_Stated goal_
Go through the listing and pick out each line with the word "object" in it.

══ Provided data ══

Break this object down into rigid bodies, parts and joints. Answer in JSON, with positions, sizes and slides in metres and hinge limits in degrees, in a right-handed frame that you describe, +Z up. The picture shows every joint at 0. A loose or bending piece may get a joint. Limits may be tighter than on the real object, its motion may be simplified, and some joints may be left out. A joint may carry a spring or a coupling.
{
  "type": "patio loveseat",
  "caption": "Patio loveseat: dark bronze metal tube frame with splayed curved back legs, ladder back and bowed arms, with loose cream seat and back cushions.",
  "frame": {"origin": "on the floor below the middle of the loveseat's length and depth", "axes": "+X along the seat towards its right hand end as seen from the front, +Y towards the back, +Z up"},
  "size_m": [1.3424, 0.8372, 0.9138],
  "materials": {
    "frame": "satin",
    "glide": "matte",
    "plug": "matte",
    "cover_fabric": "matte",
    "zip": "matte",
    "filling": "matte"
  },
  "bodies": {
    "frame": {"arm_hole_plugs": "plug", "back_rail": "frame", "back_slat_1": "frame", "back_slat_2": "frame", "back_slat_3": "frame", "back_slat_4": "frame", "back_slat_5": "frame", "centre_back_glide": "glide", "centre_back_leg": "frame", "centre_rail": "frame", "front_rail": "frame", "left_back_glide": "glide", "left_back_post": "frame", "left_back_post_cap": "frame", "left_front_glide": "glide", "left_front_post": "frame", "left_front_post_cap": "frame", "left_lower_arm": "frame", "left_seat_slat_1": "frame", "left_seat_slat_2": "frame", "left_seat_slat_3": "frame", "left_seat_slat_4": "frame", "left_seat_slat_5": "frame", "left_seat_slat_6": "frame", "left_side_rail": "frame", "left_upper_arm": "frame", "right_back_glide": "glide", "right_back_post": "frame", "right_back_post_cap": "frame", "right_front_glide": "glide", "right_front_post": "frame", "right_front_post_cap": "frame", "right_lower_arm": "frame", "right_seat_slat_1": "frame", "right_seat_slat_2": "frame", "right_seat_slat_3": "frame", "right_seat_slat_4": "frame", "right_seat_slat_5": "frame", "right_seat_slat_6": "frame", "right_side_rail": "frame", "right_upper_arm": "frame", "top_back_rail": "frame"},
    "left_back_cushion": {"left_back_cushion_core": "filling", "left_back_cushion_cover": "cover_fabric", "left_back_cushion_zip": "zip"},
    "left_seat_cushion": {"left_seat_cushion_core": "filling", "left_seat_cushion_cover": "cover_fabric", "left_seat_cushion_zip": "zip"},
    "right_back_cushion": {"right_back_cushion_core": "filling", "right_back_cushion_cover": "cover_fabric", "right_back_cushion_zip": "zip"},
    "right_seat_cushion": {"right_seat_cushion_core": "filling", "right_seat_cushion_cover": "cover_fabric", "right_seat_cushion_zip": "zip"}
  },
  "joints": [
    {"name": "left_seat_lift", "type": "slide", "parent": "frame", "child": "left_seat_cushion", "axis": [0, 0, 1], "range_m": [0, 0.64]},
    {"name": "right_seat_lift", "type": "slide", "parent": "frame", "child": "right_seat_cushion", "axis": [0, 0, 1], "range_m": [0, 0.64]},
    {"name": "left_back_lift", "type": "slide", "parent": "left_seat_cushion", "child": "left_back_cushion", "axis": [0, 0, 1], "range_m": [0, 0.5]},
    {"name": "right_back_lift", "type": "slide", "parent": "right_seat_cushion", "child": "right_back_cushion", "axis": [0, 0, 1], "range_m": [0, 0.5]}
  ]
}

═══
══ Provided data ══

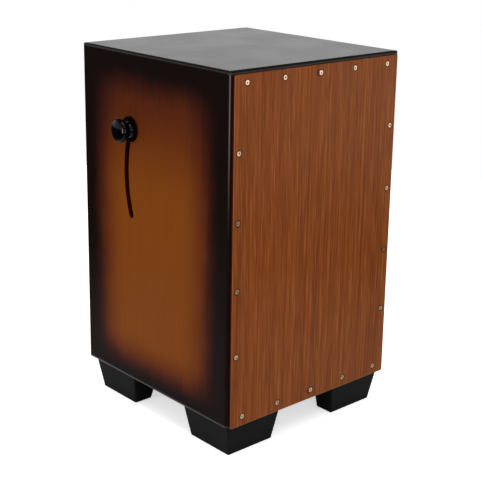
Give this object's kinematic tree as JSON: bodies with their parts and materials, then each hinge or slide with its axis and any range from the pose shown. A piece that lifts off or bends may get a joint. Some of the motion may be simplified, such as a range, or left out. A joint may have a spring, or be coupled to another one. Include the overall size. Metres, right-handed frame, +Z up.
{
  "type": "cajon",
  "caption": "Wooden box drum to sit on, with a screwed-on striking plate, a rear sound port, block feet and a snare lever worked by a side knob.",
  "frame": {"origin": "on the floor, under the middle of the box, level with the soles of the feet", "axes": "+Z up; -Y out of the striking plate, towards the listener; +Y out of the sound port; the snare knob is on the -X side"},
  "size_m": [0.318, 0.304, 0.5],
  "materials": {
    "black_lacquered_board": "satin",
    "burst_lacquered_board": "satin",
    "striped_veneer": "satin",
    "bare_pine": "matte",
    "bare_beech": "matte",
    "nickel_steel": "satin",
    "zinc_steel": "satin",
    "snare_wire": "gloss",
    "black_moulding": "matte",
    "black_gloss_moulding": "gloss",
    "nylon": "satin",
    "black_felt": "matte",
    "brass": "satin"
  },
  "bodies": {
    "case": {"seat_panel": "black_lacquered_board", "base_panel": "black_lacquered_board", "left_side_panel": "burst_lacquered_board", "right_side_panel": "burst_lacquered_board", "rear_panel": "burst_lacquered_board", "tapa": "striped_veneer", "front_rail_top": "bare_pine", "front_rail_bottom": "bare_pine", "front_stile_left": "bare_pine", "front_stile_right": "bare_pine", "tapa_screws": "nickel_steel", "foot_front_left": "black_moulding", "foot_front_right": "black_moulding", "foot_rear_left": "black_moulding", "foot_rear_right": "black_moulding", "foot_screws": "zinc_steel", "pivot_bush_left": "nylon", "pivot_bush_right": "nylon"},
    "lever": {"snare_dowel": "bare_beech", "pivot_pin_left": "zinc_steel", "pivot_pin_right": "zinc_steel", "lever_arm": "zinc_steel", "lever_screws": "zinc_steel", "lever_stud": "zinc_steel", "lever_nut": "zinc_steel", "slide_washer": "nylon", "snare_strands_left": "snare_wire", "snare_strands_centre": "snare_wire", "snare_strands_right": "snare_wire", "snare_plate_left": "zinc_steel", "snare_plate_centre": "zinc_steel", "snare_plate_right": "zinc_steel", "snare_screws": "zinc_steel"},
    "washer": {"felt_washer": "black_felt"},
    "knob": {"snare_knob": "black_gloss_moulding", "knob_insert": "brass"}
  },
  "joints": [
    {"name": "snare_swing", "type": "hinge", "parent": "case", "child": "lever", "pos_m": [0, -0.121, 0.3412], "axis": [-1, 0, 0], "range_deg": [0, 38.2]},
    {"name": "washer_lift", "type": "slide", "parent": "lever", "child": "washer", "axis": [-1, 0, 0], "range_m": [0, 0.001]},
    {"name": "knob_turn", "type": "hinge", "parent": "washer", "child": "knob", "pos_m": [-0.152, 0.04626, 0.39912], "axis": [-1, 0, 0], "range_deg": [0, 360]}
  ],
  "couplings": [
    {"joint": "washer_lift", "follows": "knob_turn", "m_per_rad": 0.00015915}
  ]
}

═══
══ Provided data ══

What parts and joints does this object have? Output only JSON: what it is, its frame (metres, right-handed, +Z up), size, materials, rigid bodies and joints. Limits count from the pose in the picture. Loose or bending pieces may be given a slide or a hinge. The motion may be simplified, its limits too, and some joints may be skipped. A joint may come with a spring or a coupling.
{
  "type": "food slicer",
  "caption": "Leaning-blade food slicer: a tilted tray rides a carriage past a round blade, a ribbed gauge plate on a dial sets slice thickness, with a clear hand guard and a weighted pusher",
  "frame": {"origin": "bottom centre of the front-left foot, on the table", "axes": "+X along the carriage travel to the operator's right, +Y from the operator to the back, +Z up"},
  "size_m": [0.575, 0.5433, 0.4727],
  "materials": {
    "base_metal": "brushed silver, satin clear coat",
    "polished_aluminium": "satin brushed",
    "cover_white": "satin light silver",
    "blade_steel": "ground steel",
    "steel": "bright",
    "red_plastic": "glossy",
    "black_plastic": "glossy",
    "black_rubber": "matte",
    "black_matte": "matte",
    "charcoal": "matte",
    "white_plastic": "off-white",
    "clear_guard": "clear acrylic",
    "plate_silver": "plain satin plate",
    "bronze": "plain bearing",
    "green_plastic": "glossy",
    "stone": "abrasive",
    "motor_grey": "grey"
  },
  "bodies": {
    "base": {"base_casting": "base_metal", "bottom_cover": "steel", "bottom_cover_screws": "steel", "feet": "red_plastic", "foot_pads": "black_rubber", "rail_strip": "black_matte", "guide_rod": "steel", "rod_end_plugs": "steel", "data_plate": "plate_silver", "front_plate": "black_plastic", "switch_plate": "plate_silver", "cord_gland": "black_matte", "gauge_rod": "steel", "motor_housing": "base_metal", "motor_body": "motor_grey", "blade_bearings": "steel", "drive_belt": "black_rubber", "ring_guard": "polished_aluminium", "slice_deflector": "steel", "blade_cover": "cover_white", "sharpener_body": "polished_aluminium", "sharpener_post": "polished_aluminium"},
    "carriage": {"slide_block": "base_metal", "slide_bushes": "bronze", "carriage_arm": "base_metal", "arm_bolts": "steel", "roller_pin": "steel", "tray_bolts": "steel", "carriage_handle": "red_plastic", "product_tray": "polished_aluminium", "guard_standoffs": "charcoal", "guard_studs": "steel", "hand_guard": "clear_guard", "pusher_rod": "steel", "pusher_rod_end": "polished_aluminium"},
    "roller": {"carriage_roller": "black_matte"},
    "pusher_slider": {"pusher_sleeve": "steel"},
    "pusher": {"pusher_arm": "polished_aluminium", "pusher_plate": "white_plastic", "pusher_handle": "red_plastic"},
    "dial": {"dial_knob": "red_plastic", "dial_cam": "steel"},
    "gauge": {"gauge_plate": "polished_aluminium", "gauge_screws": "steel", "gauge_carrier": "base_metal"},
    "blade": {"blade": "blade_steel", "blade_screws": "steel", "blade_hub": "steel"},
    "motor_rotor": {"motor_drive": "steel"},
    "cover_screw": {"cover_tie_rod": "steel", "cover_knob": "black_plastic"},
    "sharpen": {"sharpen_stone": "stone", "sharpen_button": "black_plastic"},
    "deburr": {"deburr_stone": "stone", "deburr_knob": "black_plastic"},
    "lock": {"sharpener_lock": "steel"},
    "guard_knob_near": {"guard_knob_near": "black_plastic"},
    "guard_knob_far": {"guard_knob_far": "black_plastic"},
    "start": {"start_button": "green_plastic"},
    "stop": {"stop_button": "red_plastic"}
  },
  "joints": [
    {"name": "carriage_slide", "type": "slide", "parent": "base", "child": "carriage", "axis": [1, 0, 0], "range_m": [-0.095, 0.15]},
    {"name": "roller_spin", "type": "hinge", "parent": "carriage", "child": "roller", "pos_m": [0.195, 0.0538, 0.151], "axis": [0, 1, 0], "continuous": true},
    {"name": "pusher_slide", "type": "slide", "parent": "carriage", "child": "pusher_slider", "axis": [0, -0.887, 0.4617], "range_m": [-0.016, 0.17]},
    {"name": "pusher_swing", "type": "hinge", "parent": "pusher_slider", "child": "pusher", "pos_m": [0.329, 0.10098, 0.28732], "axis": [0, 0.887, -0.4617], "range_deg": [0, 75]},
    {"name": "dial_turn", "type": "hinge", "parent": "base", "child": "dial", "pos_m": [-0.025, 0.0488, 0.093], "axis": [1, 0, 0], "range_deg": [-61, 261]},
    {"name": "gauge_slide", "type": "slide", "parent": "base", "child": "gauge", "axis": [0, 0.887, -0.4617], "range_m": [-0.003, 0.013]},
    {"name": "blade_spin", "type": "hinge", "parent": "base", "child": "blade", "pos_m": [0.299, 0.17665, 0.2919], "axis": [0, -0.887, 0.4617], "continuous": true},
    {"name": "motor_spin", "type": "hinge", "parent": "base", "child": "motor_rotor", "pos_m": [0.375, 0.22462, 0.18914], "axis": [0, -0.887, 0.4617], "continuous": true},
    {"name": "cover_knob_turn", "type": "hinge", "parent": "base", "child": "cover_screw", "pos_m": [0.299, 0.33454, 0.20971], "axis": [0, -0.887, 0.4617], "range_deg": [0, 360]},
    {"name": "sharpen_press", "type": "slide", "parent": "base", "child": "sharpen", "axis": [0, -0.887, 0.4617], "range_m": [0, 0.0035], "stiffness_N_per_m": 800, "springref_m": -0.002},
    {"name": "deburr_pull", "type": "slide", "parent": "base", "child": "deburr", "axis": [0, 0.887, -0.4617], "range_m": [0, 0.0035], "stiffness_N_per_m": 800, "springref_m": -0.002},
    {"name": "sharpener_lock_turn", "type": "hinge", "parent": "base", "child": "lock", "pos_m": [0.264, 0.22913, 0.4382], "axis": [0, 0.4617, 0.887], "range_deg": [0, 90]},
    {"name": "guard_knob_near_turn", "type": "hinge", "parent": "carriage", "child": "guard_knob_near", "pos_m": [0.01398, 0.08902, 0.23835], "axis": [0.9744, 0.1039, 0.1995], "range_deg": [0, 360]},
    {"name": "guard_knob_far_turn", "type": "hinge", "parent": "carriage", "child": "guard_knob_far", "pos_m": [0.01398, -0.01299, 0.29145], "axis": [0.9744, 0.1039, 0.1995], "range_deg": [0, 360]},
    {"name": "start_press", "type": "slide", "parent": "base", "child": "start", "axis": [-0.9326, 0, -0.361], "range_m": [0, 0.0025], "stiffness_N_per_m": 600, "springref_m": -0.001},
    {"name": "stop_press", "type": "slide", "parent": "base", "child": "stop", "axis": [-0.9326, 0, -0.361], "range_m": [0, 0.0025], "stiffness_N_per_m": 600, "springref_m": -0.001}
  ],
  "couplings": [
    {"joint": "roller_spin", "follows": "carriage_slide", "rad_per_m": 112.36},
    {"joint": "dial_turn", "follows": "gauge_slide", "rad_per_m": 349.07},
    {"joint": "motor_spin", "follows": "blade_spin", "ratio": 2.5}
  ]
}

═══

_Answer_
Break this object down into rigid bodies, parts and joints. Answer in JSON, with positions, sizes and slides in metres and hinge limits in degrees, in a right-handed frame that you describe, +Z up. The picture shows every joint at 0. A loose or bending piece may get a joint. Limits may be tighter than on the real object, its motion may be simplified, and some joints may be left out. A joint may carry a spring or a coupling.
Give this object's kinematic tree as JSON: bodies with their parts and materials, then each hinge or slide with its axis and any range from the pose shown. A piece that lifts off or bends may get a joint. Some of the motion may be simplified, such as a range, or left out. A joint may have a spring, or be coupled to another one. Include the overall size. Metres, right-handed frame, +Z up.
What parts and joints does this object have? Output only JSON: what it is, its frame (metres, right-handed, +Z up), size, materials, rigid bodies and joints. Limits count from the pose in the picture. Loose or bending pieces may be given a slide or a hinge. The motion may be simplified, its limits too, and some joints may be skipped. A joint may come with a spring or a coupling.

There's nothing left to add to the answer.